• [What the task asks] Exactly repeat the lines starting at the one that holds "the guard's underside." and ending at the one that holds "obj.parent = None". Both end lines count; leave out everything else.

[START OF Recorded data]

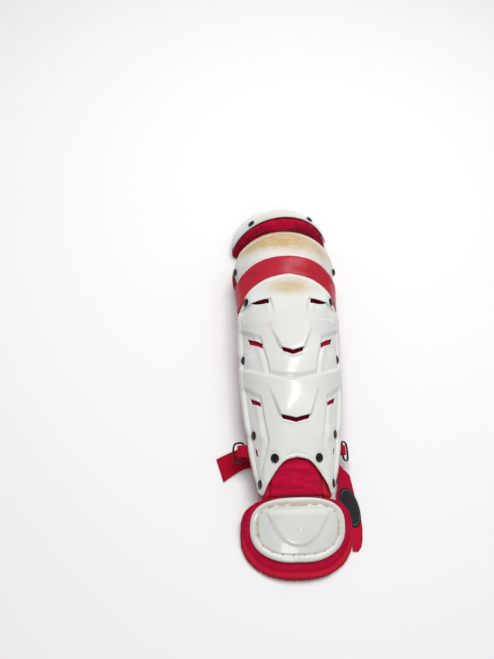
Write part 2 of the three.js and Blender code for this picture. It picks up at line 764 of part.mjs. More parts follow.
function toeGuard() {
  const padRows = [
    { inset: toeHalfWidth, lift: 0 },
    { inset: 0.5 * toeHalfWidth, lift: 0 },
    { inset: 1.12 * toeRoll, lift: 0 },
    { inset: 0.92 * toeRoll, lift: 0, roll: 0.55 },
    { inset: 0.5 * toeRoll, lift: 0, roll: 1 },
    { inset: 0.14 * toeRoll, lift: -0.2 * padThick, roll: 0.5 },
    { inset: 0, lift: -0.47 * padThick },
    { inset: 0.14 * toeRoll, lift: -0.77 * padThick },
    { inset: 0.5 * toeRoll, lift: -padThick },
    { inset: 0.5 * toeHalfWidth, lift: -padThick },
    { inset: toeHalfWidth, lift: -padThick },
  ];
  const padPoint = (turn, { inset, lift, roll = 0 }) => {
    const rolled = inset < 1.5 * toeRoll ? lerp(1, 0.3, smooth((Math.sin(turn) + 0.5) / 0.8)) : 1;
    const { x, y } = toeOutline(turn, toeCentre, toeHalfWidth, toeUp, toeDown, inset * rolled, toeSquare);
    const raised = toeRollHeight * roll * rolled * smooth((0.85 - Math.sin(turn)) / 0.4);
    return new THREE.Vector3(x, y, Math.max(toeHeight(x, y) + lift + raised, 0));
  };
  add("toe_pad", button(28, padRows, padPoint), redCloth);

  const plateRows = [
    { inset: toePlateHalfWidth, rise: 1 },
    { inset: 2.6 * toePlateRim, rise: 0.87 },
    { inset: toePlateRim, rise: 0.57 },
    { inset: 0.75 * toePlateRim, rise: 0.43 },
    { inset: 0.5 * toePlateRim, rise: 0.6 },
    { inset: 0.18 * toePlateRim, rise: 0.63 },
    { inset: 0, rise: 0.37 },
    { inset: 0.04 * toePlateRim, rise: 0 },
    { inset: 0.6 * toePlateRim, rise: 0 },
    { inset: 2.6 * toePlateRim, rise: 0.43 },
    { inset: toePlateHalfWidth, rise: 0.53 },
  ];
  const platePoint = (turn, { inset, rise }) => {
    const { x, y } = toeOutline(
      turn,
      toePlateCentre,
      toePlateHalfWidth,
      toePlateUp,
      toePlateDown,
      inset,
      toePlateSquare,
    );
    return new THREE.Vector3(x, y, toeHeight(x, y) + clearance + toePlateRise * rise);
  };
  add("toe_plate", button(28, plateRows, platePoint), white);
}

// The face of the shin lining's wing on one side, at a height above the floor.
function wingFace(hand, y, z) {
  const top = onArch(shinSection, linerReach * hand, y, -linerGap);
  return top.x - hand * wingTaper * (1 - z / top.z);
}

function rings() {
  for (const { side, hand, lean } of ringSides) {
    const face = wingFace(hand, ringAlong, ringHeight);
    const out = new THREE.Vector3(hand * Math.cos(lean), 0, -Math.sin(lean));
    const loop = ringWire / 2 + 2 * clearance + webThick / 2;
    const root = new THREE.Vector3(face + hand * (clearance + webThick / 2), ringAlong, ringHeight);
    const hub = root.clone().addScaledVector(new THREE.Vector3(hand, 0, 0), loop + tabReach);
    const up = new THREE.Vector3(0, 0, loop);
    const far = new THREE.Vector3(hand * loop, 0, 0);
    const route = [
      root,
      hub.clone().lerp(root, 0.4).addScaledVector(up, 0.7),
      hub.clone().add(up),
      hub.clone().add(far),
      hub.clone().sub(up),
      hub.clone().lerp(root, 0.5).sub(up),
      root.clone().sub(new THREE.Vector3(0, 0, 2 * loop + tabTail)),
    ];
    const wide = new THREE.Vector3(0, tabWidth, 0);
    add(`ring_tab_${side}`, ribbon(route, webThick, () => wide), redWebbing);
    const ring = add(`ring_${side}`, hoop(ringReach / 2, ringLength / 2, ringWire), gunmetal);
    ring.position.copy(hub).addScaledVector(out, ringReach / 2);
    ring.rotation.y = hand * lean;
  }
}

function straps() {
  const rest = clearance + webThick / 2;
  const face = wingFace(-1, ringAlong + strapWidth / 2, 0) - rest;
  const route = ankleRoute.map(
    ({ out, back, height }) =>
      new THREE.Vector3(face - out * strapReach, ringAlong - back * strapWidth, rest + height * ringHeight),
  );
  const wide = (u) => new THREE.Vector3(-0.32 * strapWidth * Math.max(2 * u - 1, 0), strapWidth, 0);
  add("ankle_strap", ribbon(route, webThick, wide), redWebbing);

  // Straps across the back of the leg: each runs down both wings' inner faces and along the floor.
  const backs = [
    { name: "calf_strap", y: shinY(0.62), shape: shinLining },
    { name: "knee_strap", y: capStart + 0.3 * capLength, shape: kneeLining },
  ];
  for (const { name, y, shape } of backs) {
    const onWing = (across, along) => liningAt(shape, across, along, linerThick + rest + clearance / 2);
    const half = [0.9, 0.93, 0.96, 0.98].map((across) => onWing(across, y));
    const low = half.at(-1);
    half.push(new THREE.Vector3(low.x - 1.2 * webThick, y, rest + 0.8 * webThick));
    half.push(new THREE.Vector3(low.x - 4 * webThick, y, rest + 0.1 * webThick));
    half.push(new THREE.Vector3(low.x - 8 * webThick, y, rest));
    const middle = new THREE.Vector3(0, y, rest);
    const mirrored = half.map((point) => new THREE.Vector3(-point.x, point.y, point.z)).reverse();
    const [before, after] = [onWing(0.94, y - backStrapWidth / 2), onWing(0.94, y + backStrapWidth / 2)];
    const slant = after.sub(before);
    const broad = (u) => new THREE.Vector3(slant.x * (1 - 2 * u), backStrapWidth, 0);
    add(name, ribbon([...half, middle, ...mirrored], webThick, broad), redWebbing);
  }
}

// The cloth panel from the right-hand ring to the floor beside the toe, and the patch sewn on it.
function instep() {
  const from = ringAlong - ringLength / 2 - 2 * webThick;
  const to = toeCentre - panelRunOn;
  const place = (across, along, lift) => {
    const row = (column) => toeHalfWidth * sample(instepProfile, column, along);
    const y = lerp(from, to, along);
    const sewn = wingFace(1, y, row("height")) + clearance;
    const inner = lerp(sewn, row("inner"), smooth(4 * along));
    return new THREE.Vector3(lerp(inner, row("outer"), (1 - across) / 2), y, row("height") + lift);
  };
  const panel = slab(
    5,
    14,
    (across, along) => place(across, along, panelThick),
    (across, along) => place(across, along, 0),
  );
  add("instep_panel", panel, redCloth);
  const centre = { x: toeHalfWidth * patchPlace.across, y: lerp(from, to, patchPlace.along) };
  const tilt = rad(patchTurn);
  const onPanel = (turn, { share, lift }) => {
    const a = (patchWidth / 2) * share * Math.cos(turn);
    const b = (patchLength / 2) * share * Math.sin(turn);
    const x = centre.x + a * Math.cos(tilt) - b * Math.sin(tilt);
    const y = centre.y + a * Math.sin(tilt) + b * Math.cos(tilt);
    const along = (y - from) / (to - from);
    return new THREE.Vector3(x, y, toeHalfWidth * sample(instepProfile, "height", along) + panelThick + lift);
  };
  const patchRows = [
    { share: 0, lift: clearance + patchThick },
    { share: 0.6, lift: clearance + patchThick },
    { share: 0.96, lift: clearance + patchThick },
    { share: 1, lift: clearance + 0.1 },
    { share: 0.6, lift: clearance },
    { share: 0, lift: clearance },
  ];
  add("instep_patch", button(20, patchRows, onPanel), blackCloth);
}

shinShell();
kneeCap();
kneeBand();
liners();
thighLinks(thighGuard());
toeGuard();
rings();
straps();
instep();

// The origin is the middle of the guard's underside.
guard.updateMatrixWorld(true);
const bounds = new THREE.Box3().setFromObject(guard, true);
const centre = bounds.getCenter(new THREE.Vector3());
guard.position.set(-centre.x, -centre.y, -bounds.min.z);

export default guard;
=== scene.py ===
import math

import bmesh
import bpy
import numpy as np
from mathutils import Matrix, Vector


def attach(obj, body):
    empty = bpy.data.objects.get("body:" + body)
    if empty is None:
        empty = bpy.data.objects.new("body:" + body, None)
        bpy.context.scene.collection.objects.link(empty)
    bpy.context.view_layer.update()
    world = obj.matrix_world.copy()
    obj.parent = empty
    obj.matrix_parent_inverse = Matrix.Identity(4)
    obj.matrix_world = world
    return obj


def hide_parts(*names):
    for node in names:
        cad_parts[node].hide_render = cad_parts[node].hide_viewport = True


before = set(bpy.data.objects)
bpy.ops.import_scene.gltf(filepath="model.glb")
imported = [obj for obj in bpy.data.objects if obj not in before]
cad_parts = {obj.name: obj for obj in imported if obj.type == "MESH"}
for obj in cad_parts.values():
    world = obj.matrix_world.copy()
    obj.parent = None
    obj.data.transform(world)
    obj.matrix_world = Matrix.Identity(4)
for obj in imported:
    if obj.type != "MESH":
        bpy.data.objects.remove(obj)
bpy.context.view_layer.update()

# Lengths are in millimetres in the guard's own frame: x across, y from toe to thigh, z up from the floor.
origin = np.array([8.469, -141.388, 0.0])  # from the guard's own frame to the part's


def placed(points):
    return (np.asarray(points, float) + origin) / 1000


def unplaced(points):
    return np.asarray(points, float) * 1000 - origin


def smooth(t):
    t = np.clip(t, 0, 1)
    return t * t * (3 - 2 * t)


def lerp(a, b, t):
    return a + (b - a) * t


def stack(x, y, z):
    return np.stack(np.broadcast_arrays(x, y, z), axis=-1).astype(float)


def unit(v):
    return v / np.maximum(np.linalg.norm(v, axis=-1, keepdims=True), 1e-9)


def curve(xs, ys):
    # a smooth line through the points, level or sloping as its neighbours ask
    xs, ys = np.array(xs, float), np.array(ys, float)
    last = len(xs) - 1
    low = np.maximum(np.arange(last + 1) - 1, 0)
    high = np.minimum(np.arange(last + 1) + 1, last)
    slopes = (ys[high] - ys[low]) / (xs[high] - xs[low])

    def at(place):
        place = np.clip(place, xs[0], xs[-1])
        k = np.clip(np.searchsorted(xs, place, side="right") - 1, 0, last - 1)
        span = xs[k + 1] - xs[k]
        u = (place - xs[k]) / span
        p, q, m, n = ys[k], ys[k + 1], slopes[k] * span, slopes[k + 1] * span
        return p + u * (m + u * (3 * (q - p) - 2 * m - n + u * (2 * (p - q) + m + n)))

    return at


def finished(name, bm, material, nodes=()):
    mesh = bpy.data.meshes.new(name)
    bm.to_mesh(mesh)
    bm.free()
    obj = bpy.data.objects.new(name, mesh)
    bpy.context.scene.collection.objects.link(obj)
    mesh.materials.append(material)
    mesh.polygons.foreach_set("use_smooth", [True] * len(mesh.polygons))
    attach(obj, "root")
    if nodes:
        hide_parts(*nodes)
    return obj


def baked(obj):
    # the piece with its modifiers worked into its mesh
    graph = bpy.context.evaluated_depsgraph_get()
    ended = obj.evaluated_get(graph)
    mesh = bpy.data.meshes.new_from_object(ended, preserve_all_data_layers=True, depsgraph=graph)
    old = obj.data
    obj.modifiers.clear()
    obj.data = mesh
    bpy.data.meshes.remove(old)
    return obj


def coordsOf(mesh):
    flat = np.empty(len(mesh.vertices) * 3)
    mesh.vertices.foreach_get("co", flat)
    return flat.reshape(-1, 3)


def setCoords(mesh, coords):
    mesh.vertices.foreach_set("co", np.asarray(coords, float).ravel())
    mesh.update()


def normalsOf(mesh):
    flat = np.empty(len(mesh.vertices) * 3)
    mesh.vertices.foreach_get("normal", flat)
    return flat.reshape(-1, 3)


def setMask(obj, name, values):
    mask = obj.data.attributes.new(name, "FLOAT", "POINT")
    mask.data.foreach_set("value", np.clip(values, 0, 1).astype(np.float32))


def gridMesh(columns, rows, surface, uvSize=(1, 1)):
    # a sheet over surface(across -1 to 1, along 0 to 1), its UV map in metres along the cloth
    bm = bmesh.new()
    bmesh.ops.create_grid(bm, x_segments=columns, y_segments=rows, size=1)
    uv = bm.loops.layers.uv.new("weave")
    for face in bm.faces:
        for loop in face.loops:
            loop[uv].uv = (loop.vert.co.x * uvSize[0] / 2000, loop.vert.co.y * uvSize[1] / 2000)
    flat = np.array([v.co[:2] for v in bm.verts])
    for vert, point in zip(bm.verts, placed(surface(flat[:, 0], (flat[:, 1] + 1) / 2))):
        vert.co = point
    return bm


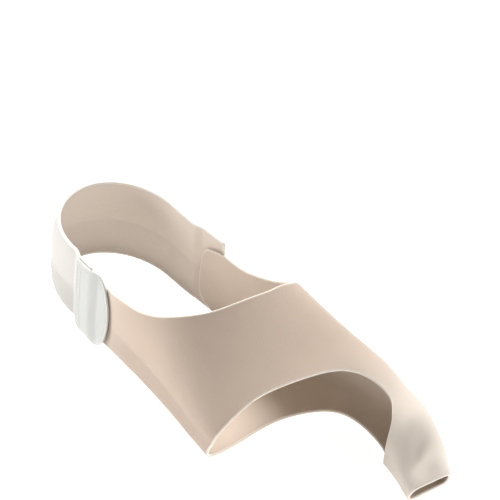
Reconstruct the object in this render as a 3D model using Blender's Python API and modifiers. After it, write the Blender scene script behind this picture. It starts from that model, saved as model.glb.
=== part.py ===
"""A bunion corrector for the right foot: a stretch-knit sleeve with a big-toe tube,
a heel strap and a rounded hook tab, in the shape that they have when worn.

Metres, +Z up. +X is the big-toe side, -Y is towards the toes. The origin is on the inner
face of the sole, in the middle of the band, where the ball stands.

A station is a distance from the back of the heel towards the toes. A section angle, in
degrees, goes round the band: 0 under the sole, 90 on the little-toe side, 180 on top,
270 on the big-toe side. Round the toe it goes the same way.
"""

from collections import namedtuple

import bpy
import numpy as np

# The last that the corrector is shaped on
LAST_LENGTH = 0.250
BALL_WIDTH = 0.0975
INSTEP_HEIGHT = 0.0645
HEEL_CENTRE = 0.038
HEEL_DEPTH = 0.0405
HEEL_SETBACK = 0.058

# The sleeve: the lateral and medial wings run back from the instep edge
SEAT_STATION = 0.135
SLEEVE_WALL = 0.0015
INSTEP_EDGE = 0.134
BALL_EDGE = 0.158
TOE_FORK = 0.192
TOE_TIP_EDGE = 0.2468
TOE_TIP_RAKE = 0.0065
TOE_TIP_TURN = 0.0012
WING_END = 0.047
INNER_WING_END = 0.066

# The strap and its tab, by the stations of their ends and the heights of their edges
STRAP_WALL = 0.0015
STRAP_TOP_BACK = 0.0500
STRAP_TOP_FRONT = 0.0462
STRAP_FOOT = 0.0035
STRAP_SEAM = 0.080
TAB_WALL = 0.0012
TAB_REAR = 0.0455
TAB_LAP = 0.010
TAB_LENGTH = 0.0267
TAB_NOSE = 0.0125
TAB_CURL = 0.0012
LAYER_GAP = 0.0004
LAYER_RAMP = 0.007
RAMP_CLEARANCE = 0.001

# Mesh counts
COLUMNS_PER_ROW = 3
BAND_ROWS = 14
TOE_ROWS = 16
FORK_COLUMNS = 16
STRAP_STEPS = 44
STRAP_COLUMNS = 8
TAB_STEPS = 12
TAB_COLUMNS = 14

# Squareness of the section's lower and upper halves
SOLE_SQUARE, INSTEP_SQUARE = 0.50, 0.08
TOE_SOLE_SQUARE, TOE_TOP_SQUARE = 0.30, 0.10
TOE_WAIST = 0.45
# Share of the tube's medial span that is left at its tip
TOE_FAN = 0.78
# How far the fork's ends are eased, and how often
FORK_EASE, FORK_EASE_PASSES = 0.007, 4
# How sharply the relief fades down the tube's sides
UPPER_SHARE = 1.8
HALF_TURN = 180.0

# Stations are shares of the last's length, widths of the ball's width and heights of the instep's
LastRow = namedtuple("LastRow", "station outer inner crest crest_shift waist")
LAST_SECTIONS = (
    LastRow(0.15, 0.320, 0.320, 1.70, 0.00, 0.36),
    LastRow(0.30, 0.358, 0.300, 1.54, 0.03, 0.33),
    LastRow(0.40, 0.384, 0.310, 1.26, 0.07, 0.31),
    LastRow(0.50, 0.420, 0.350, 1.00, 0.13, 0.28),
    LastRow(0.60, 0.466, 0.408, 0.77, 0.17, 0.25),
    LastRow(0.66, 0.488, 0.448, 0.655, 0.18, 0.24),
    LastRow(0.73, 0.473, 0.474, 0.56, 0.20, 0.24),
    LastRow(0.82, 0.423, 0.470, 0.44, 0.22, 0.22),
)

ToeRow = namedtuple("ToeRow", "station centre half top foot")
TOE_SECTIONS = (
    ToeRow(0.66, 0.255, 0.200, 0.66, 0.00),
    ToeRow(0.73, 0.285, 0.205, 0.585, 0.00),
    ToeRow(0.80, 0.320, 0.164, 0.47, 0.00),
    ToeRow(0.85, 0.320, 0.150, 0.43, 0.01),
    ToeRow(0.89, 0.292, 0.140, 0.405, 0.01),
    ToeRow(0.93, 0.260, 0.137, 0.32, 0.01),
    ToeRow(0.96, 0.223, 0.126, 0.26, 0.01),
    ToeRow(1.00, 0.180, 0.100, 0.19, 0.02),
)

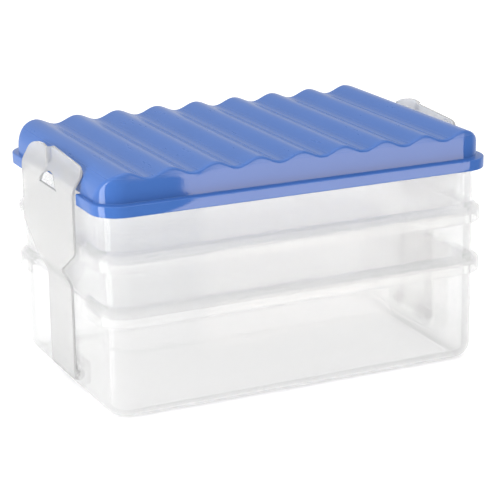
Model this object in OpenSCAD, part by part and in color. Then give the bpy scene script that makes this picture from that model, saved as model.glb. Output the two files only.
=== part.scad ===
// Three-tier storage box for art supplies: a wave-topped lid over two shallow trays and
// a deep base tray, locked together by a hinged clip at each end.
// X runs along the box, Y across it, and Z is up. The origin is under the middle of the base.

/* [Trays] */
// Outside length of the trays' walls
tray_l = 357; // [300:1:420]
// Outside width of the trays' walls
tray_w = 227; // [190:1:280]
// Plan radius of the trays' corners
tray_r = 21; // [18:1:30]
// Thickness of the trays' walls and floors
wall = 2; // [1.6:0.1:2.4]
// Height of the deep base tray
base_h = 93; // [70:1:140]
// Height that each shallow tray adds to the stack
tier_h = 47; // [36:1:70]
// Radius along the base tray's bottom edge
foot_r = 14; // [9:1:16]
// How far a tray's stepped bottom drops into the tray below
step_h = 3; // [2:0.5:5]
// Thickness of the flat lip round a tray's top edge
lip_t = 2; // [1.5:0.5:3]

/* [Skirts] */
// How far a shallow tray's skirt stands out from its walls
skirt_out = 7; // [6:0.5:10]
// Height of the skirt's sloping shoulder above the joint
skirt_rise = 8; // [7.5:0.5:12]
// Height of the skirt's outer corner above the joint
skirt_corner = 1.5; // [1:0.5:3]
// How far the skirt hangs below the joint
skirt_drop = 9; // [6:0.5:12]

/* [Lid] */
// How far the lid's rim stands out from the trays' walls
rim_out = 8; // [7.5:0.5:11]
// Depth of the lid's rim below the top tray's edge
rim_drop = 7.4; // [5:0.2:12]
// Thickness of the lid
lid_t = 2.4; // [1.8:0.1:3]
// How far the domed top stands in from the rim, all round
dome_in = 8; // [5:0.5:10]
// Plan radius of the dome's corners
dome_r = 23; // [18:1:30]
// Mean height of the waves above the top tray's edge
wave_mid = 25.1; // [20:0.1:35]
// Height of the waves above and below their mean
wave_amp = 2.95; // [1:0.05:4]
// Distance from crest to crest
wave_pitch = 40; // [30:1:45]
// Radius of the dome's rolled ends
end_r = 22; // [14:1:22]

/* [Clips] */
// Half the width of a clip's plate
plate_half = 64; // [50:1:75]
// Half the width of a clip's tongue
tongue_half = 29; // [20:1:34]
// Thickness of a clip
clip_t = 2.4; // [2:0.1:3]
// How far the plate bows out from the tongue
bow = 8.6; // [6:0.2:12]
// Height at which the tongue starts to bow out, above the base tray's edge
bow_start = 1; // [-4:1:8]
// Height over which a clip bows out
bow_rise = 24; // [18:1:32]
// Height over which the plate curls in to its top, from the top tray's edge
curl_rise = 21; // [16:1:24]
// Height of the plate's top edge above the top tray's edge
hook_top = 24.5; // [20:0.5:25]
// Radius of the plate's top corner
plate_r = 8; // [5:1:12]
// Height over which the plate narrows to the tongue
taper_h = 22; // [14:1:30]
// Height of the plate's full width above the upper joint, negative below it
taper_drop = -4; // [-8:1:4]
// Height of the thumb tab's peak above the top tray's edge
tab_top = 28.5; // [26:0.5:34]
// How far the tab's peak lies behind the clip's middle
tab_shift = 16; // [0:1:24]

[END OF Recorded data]

• [Full answer]
// The origin is the middle of the guard's underside.
guard.updateMatrixWorld(true);
const bounds = new THREE.Box3().setFromObject(guard, true);
const centre = bounds.getCenter(new THREE.Vector3());
guard.position.set(-centre.x, -centre.y, -bounds.min.z);

export default guard;
=== scene.py ===
import math

import bmesh
import bpy
import numpy as np
from mathutils import Matrix, Vector


def attach(obj, body):
    empty = bpy.data.objects.get("body:" + body)
    if empty is None:
        empty = bpy.data.objects.new("body:" + body, None)
        bpy.context.scene.collection.objects.link(empty)
    bpy.context.view_layer.update()
    world = obj.matrix_world.copy()
    obj.parent = empty
    obj.matrix_parent_inverse = Matrix.Identity(4)
    obj.matrix_world = world
    return obj


def hide_parts(*names):
    for node in names:
        cad_parts[node].hide_render = cad_parts[node].hide_viewport = True


before = set(bpy.data.objects)
bpy.ops.import_scene.gltf(filepath="model.glb")
imported = [obj for obj in bpy.data.objects if obj not in before]
cad_parts = {obj.name: obj for obj in imported if obj.type == "MESH"}
for obj in cad_parts.values():
    world = obj.matrix_world.copy()
    obj.parent = None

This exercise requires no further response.